13 January 2011

Learn to Carry

Nighttime can be the hardest sometimes. A day can be filled with activity: working out, meeting up with people, e-mailing, doing laundry, cleaning the bathroom, getting things done. But when night falls and everything slows down, it's more difficult to shove off the sadness that's been lurking just over my shoulder all day, waiting for me to slow down enough so that it can wrap itself all around me, bind my limbs and squeeze my heart until it feels as though it will burst. It's missing Ewan, and it's all the other things right now that aren't turning out the way we had hoped. It's all those things that make the idea of giving up so tempting.

It's those things that make for dreadful nights, and mornings after like this one.

And it hits me, what I've said before and am living now: I can never really "get over" this. It's always going to hurt. I'm always going to miss him. It will probably be the case that most nights as I turn over in bed to turn out the light and catch a glimpse of our 4-day-old looking up at James and holding on to my index finger that my chest will cave in a little and my eyes prick with tears. I don't expect there to be a day in my life where I wake up and don't feel some sadness when, in the midst of all those new-morning mercies, I realize again that I have been widowed in my motherhood.

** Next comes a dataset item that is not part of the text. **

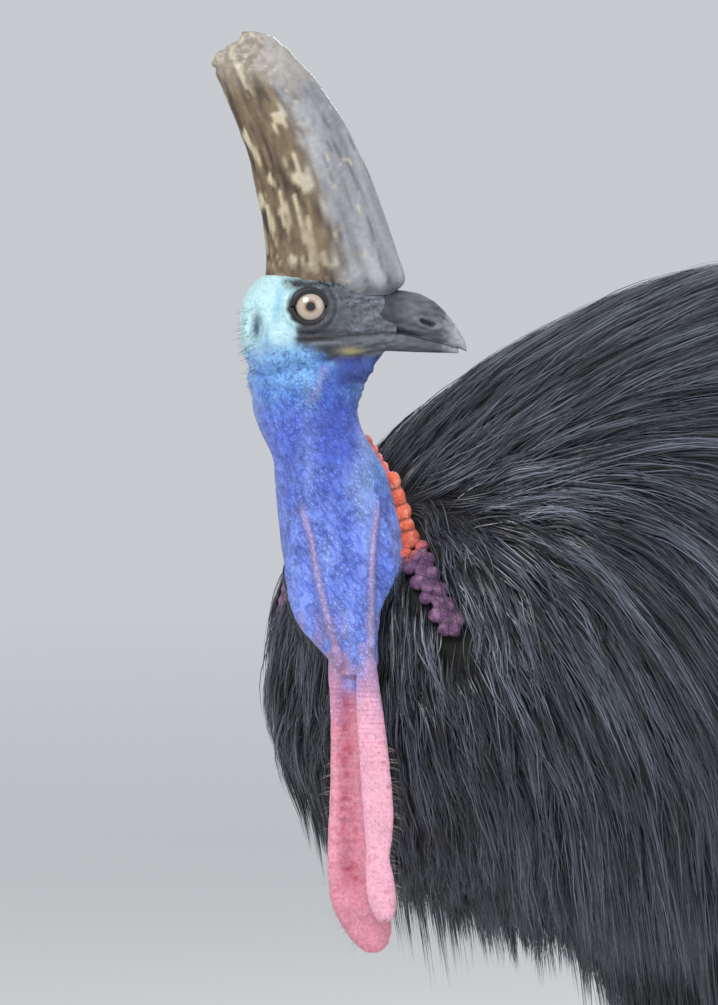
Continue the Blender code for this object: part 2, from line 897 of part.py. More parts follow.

I remember going to see our chiropractor for the first time after Ewan died. Dr. Doug had been praying for us and for Ewan, and we dreaded giving him the news. His eyes filled with tears when he entered the room and told us about the 3-month-old daughter he and his wife buried over twenty years ago. Before that day, we had no idea.



It will never stop hurting, at least not altogether. But I can learn to carry it: to walk and breathe with it, to sleep with it, to wake up to it, and to get through each day with it, even though there might be a lot of days where it feels like having a sack of bricks tied around my neck and both ankles. I'm learning how to do it, and will keep on learning.